[Stored rows start]

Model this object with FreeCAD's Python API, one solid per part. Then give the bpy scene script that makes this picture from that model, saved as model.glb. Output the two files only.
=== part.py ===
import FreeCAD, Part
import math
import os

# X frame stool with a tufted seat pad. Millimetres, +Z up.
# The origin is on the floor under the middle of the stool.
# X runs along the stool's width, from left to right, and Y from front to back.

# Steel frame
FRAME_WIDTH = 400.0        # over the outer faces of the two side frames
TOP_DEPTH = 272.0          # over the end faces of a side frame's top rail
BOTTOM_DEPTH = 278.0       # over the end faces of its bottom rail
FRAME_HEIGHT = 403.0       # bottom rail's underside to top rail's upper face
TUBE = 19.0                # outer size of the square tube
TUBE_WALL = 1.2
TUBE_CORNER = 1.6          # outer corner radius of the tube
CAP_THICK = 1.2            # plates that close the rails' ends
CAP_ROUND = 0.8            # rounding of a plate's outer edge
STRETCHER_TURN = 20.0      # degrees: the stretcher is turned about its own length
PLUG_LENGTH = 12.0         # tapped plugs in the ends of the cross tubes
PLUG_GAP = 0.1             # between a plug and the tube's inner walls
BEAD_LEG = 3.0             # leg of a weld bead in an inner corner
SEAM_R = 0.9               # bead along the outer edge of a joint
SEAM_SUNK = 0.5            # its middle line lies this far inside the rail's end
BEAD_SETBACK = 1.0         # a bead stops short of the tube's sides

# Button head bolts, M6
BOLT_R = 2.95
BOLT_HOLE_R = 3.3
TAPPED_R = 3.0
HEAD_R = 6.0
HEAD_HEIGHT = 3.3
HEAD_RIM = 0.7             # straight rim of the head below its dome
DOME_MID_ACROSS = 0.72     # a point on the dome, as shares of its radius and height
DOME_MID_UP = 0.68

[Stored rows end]
[Stored rows start]

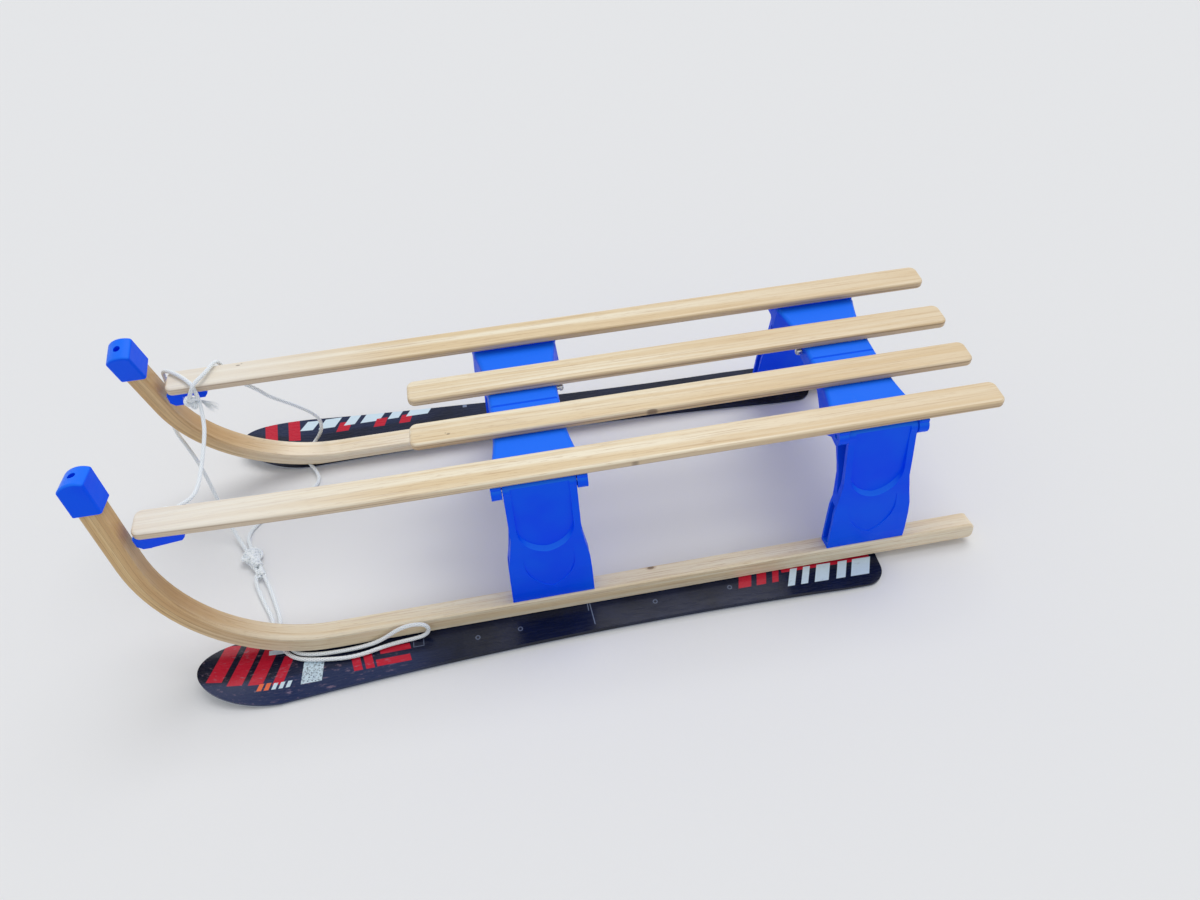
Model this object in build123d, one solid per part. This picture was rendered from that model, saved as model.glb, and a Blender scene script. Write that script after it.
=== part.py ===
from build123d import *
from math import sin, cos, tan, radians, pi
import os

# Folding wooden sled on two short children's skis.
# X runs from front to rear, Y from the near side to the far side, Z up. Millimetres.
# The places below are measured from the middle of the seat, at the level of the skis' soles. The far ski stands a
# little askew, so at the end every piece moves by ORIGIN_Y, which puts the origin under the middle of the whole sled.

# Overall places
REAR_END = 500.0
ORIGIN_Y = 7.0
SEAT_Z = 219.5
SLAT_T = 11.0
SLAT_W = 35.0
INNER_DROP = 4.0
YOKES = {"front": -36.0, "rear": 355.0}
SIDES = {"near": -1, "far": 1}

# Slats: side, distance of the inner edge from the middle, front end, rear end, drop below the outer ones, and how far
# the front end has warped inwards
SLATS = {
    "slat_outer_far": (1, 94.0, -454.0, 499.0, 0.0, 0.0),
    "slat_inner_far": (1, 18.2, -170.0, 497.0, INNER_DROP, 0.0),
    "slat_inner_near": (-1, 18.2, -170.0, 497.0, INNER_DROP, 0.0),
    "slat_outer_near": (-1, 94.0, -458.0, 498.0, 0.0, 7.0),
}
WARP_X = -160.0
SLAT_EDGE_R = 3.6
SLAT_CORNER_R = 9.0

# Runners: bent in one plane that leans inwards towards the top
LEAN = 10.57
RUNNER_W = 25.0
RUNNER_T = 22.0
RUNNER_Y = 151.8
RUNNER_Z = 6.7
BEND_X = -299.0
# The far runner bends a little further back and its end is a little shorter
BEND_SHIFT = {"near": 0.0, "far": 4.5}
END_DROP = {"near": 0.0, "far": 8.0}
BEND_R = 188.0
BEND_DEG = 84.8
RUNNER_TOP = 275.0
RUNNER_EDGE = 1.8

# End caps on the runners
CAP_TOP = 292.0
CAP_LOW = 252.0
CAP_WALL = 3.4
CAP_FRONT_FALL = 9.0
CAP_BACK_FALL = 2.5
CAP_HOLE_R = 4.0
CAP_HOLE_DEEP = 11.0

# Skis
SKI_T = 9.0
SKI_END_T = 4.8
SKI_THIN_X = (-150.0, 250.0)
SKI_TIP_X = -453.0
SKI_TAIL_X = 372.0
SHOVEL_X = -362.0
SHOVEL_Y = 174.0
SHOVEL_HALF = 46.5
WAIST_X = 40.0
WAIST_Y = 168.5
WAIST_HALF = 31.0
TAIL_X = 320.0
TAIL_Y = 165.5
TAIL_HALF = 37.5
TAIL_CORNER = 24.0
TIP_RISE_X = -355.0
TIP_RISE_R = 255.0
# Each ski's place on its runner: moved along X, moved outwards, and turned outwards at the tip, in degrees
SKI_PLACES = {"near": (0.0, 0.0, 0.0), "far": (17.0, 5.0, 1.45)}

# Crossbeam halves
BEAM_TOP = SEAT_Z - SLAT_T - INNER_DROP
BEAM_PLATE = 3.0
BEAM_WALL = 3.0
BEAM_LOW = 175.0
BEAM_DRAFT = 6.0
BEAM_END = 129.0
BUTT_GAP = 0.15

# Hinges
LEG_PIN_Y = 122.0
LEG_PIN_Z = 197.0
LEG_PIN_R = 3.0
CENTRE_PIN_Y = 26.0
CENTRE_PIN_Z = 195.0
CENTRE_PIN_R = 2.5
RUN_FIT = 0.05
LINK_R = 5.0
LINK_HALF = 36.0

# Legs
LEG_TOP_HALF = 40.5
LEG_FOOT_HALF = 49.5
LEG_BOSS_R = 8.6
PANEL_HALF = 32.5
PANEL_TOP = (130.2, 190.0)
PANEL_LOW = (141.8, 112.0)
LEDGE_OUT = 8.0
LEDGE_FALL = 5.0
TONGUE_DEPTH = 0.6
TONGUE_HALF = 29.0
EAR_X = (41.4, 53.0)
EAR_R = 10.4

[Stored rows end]
[Stored rows start]

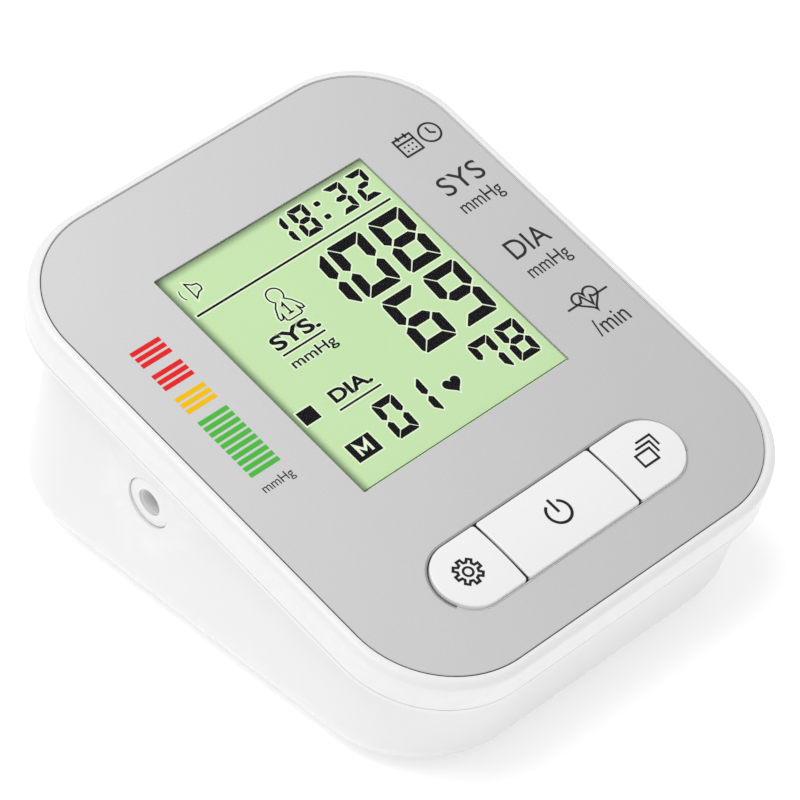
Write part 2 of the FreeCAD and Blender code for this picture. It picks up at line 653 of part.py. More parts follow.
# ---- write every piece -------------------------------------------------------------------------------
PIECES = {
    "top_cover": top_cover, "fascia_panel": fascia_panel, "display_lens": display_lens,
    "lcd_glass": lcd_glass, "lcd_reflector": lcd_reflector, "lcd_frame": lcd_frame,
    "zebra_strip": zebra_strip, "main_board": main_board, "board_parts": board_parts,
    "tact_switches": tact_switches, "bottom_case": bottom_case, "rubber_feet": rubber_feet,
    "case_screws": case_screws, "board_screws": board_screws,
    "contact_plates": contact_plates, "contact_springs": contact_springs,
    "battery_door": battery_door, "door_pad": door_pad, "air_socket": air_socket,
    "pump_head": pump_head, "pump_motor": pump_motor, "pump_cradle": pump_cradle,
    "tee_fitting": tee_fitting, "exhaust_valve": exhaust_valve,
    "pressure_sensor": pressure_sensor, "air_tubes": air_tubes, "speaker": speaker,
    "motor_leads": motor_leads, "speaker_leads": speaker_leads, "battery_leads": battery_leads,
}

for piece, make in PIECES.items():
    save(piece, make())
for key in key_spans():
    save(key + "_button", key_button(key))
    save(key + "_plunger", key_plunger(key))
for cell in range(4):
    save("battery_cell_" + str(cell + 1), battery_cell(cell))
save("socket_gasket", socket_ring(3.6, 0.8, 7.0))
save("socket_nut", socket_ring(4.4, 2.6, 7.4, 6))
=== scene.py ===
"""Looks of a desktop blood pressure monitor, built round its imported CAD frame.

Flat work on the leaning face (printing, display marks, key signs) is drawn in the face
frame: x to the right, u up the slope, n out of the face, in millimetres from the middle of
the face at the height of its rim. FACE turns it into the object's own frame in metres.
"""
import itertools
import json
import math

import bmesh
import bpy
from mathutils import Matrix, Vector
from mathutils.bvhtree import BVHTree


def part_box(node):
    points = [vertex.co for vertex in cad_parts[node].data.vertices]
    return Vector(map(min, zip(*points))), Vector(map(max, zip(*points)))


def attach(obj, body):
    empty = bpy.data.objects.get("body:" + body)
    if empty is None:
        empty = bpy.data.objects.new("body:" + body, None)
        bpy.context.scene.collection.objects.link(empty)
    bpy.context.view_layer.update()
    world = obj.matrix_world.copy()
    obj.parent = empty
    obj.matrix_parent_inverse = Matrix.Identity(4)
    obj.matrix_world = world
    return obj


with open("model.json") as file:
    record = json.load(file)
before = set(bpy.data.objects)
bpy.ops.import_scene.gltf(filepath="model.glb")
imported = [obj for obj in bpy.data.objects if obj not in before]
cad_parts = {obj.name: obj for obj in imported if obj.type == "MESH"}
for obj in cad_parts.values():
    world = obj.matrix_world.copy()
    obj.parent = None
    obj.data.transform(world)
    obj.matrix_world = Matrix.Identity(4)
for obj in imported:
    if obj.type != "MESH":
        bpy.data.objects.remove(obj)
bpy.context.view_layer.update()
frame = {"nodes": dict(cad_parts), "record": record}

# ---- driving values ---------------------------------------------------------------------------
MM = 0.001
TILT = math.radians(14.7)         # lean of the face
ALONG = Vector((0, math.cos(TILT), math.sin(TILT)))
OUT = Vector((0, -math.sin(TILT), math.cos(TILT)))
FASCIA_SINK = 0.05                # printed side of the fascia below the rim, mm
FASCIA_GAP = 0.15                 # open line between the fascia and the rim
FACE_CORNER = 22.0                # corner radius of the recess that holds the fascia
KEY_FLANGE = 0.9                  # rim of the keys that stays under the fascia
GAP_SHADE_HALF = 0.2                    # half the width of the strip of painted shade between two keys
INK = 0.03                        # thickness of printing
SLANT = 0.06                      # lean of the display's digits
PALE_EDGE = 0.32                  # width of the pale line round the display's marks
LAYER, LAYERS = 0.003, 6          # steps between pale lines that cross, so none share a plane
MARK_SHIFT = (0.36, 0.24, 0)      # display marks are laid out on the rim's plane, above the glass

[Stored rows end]

- [Given problem]
Using the listing above, pull out all lines that hold the word "Blender".

- [Exercise result]
Model this object in build123d, one solid per part. This picture was rendered from that model, saved as model.glb, and a Blender scene script. Write that script after it.
Write part 2 of the FreeCAD and Blender code for this picture. It picks up at line 653 of part.py. More parts follow.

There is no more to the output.